Au début du livre, le narrateur
est allongé sur le dos, « étendu à plat », et l’on pense bien sûr au Grégoire Samsa de Kafka et à son « dos aussi dur qu’une carapace ». Il faut
dire que le narrateur a choisi cette position pour des raisons thérapeutiques,
afin de soulager les douleurs que lui inflige une triple hernie discale. Cette « station »
horizontale, qu’il qualifie lui-même d’ascèse, il la rompt un jour pour se
livre à des recherches sur un livre mystérieux intitulé Exit, recherches qui
vont s’avérer stériles, mais qui auront pour conséquence, googlisme oblige, à
tomber sur une « association pour le droit de mourir dans la dignité » du nom de Exit.

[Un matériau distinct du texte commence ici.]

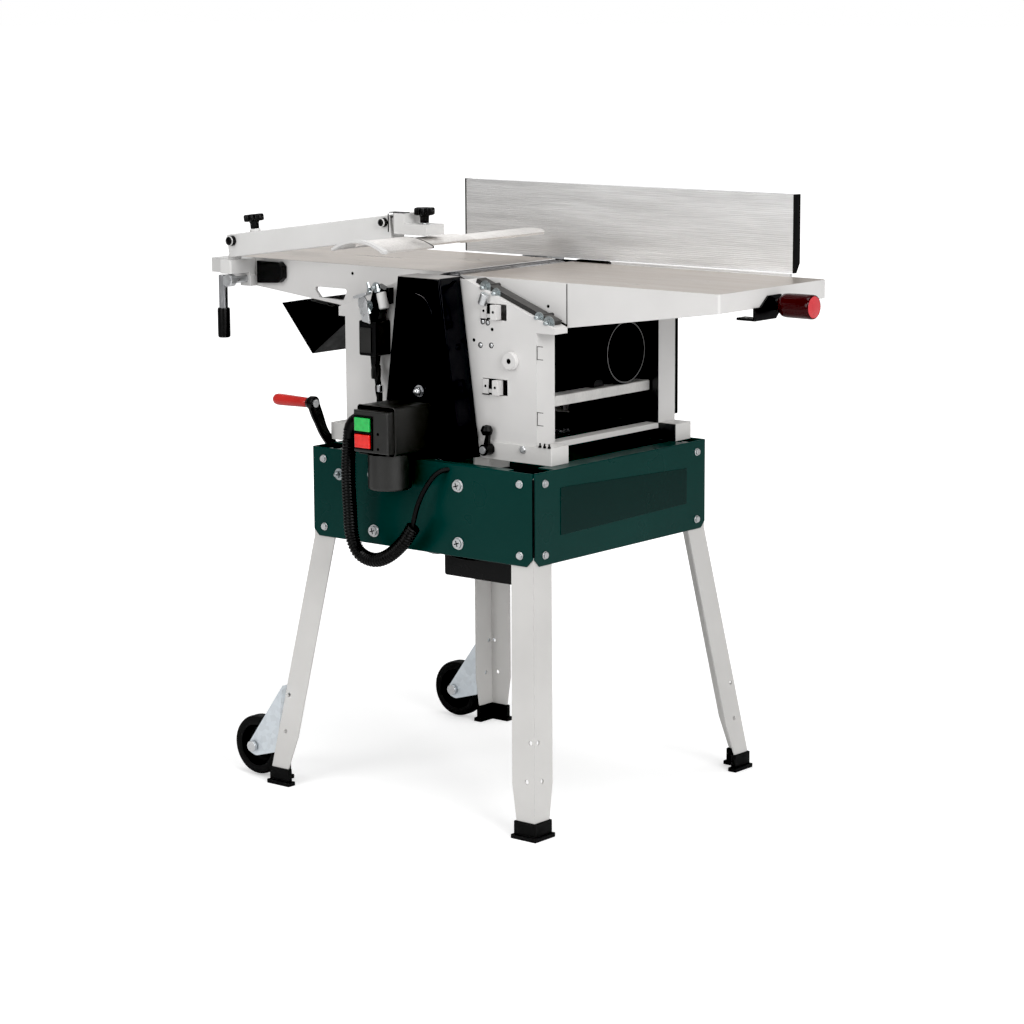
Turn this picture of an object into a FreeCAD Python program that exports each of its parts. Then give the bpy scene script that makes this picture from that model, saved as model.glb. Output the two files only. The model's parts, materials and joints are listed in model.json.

Cette découverte l’amènera très vite à se pencher sur le cas de Michèle Causse,
cette écrivaine et traductrice qui opta pour le suicide assisté en 2010, le
jour de son anniversaire.
On le voit, le cheminement de la
pensée de Battesti, bien qu’en apparence capricieux, suit en réalité un itinéraire
très réfléchi, en dédoublant chacune de ses étapes. Le repos sur le dos se double
d’une dimension ascétique ; la femme qui lui parle du mystérieux livre s’appelle
Dolie, un mot qui en latin renvoie à la douleur, au chagrin ; le livre en
question s’intitule, on l’a dit, Exit,
et il est censé traiter de l’exode dans la monde moderne sous forme romancée ;
l’association qui œuvre pour le suicide assisté s’appelle Exit ; celle à
laquelle s’adressa Michèle Causse s’appelle, elle, Dignitas ; quant à l’écrivaine
féministe, qui souffrait d’ostéoporose et a passé les dernières années de sa
vie allongée, elle était également traductrice, entre autre de Bartleby, et ici le lecteur se
rappellera qu’à la fin de la nouvelle de Melville, le personnage de Bartleby gît
« recroquevillé au pied d’un mur, immobile, amaigri » (Battesti) – mort. Ascèce,
douleur, exode, dignité, et pour finir, stase.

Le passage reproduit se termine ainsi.